The significance of these changes in Bundibugyo should not be under-estimated. Previous to the period of the project it was very unusual for a woman to speak out before a mixed group of women and men. They were locked in a "culture of silence"; forbidden by tradition to express themselves. Now women speak freely in many group settings in church or the village meeting. The starting point has been the discussions in the literacy circles. Several women commented to the evaluation team that they are now able to organise their thoughts and prepare notes for what they wish to say in meetings - a practice in which they take great pride.

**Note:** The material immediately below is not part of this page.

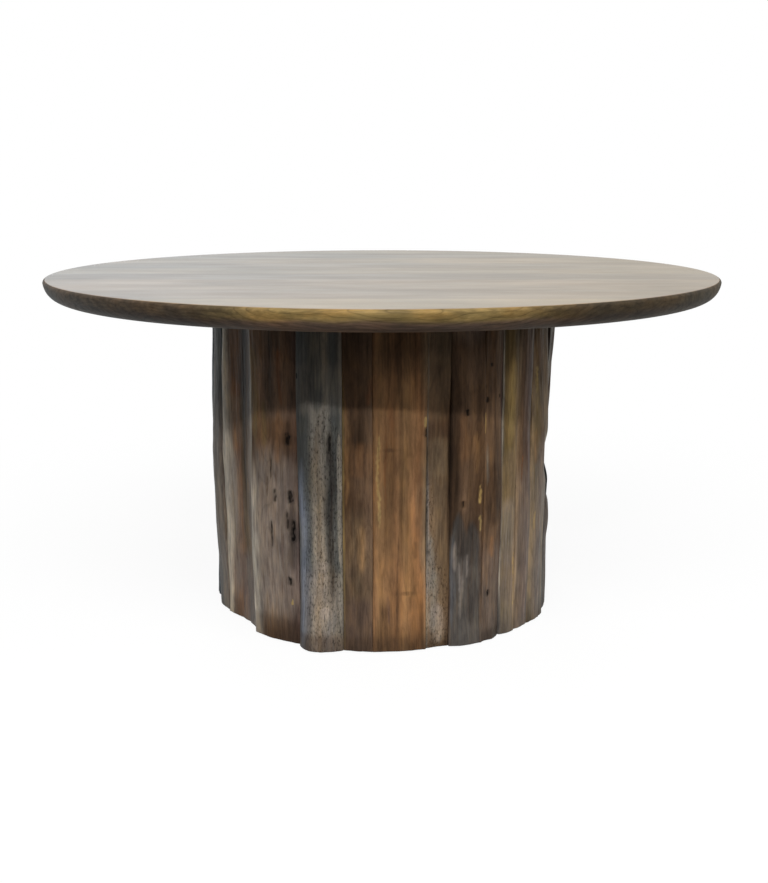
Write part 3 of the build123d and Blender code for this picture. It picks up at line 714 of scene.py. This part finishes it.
def carve(data, number, row, start, end):
    """Send every point of the grid to its place on the drum, and paint the stains, painted highlights and
    painted shade.
    """
    count = len(data.vertices)
    flat = np.empty(count * 3)
    data.vertices.foreach_get("co", flat)
    flat = flat.reshape(-1, 3)
    across, along, back = flat[:, 0].copy(), flat[:, 1].copy(), flat[:, 2] < -0.5
    width = radians(row.width) * MEAN_RADIUS
    height = 1000 * (LOW + along * (HIGH - LOW))
    sway = row.sway * np.cos(2 * pi * (height - row.proud_at) / row.wave)
    run = across * width

    seed = number * SEEDS_APART
    warp = 2.2 * ripple(seed + 1, run, height, 60, 170) + 0.7 * ripple(seed + 9, run, height, 9, 22)
    stands = profile(row, across) + sway
    stands += 0.6 * ripple(seed + 2, run, height, 40, 190)
    stands += 0.2 * ripple(seed + 3, run, height, 12, 70)

    stops = BANDS.get(number, REST[row.tone])
    places = np.array([place for place, _ in stops])
    drift = across + 0.05 * ripple(seed + 4, run, height, 90, 420)
    colour = np.stack(
        [np.interp(drift, places, [SHADES[shade][c] for _, shade in stops]) for c in range(3)], axis=1
    )
    streaks = ripple(seed + 5, run, height, 13, 600, 14)
    clouds = ripple(seed + 6, run, height, 45, 240)
    colour *= (1 + 0.16 * streaks + 0.12 * clouds)[:, None]
    # Painted shade near the floor: the lowest 80 mm of each stave darken, to half at the floor.
    colour *= (1 - 0.5 * soft_step(80, 0, height))[:, None]

    fleck = np.full(count, UNFLECKED.get(number, 1.0))
    ragged = 1 + 0.45 * ripple(seed + 10, run, height, 9, 14)
    streaky = 1 + 0.25 * ripple(seed + 11, run, height, 5, 90, 14)
    for mark in MARKS.get(number, []):
        middle, half = (mark.low + mark.high) / 2, (mark.high - mark.low) / 2
        along_mark = np.abs(height - middle) / half
        taper = np.sqrt(np.clip(1.1 - along_mark**2, 0.01, 1))
        wander = warp if 0.06 < mark.across < 0.94 else 0
        offset = (run + wander - mark.across * width) / (mark.half_width * taper)
        amount = np.exp(-(offset**2)) * (1 - soft_step(0.7, 1.1, along_mark))
        if mark.colour == "black":
            halo = np.exp(-((offset / 2.4) ** 2)) * (1 - soft_step(0.8, 1.4, along_mark))
            colour *= (1 - 0.4 * halo)[:, None]
            amount = soft_step(0.3, 0.8, amount * ragged)
        elif mark.cover > 0.75:
            amount = soft_step(0.15, 0.6, amount)
        elif mark.half_width < 7 and mark.colour == "straw":
            amount = soft_step(0.2, 1.0, amount * ragged)
        elif not mark.colour:
            across_mark = (run - mark.across * width) / mark.half_width
            amount = np.exp(-(across_mark**2)) * (1 - soft_step(0.15, 1.0, along_mark))
        stands -= mark.depth * amount
        if mark.colour == "fleck":
            fleck = np.maximum(fleck, mark.cover * amount)
        elif mark.colour:
            cover = np.clip(mark.cover * amount * streaky, 0, 1)
            colour += (np.array(SHADES[mark.colour][:3]) - colour) * cover[:, None]

    uneven = 1 + 0.2 * ripple(seed + 8, run * 0, height, 50, 130)
    for distance, radius in zip((run, width - run), EASES.get(number, (5.0, 5.0))):
        inside = np.clip(1 - distance / (radius * uneven), 0, 1)
        stands -= 0.7 * radius * (1 - np.sqrt(1 - inside**2 * 0.98))

    azimuth = np.radians(start + across * (end - start))
    radius = (MEAN_RADIUS + stands) / 1000
    half = radians(end - start) / 2
    chord = BACK * cos(half) / np.cos(azimuth - radians((start + end) / 2))
    radius = np.where(back, chord, radius)
    placed = np.stack([radius * np.sin(azimuth), -radius * np.cos(azimuth), height / 1000], axis=1)
    data.vertices.foreach_set("co", placed.ravel())
    colour = np.clip(colour, 0.002, 0.9)
    # The stain attribute also holds the painted highlights and painted shade of the marks.
    paint(data, "stain", np.concatenate([colour, np.ones((count, 1))], axis=1))
    level(data, "board", np.full(count, number * GRAIN_APART))
    level(data, "fleck", fleck)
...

Again it is important to consider the facilitators themselves. Both formally and informally, they have already taken leadership roles (religious, school management committee etc.), and many express political ambitions for the next RC elections. Indications so far of their commitment to the welfare of the whole community show that their increased role will improve the quality of community life still more.
In the context of Bhola Island it is unrealistic to expect the women in REFLECT circles to have assumed active roles in community organisations. Other than their own shomitis, women are completely excluded from all existing organisations whether formal or informal. This will not change overnight. However, the seeds of change in the longer term have been planted with the REFLECT process. The increased confidence and active participation of women within the circles opens up new possibilities. The impact on resource management (section 4.6.4) is analysed later in this report and there are clear indications that women's position within existing structures is shifting as a result of the REFLECT process. In the short term the realistic focus is on greater involvement in household level decisions (rather than community decisions) and there is significant evidence of that shift taking place as outlined in the section on gender roles (section 4.6.5).